OK. So I think we might possibly agree that given the population distribution today that it might be a good idea to avoid one of those glacial thingies that seem to happen with such regularity. I mean, I live in the Great Northwest and last time we had one of those glacial thingies there was a mile high sheet of ice over what is now Seattle and I'm thinking of that happens again my hearty fuschias are going to have a hard time blooming. On the other hand, no one will have to worry about climbing the peaks of the Olympic or Cascade Mountains because the glacier will be high enough so you can just walk to them and climb a very small hill.
So what do you think the best way to PREVENT this from happening might be?

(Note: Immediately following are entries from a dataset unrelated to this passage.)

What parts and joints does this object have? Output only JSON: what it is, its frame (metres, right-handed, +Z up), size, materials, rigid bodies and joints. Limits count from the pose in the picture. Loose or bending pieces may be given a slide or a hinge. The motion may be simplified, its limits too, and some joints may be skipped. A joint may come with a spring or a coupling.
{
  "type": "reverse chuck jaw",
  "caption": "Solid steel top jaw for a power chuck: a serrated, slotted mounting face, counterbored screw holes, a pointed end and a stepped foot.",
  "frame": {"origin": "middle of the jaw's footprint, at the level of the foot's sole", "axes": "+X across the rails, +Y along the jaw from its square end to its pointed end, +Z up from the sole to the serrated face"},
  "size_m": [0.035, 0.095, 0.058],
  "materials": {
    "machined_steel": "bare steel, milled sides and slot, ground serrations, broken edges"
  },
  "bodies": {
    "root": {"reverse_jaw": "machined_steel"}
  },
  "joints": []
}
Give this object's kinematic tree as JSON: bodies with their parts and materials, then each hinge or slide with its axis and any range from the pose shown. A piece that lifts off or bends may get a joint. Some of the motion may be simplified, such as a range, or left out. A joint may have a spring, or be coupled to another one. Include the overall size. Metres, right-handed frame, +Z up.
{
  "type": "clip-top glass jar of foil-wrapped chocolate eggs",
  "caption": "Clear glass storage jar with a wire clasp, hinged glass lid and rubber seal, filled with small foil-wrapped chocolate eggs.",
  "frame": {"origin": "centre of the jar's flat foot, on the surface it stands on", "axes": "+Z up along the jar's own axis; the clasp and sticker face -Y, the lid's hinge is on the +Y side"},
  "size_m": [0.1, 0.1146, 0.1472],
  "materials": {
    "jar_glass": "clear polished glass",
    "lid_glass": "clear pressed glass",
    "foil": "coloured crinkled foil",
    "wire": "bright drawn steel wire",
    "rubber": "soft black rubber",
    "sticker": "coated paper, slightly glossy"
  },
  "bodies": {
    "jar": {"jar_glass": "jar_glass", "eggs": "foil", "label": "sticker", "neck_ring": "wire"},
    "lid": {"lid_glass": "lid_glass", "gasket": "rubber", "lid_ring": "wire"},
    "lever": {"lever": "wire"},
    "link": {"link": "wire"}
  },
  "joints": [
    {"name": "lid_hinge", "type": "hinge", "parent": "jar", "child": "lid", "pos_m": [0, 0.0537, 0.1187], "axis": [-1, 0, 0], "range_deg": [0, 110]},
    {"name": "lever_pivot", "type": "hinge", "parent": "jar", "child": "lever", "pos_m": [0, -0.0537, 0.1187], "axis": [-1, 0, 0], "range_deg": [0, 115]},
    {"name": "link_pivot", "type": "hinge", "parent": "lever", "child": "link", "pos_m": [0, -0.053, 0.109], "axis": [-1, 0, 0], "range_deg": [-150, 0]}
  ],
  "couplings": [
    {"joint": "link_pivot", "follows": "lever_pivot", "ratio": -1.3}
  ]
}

I'm thinking we ought to burn a whole lot of carbon fuel and throw enough CO-2 into the atmosphere so this whole thing is prevented. I think we already have the infrastructure to do this in place, so the best thing you could do for the future of humanity is buy an SUV.
originally posted by: schuyler
Yes, we are now in an "inter-glacial period." People might want to pay attention to the word "inter-glacial" and what it implies, then look up how long the last few "inter-glacial period" have been.
Are we on the same page yet?
originally posted by: pheonix358
The return to a Glacial period happens with some warning. The 200 year cold spell 1600-1800 was one of those warnings. We will have another very soon.
The problem is that the warnings come with all sorts of violent and unpredictable weather changes. We are experiencing these right now. The upshot is, we are heading for a Glacial Period, we cannot stop it and we cannot survive with a population of 7 Billion.
It is my belief that the Governments know what is happening and are preparing for it.
It is the reason that Governments are becoming tyrannical.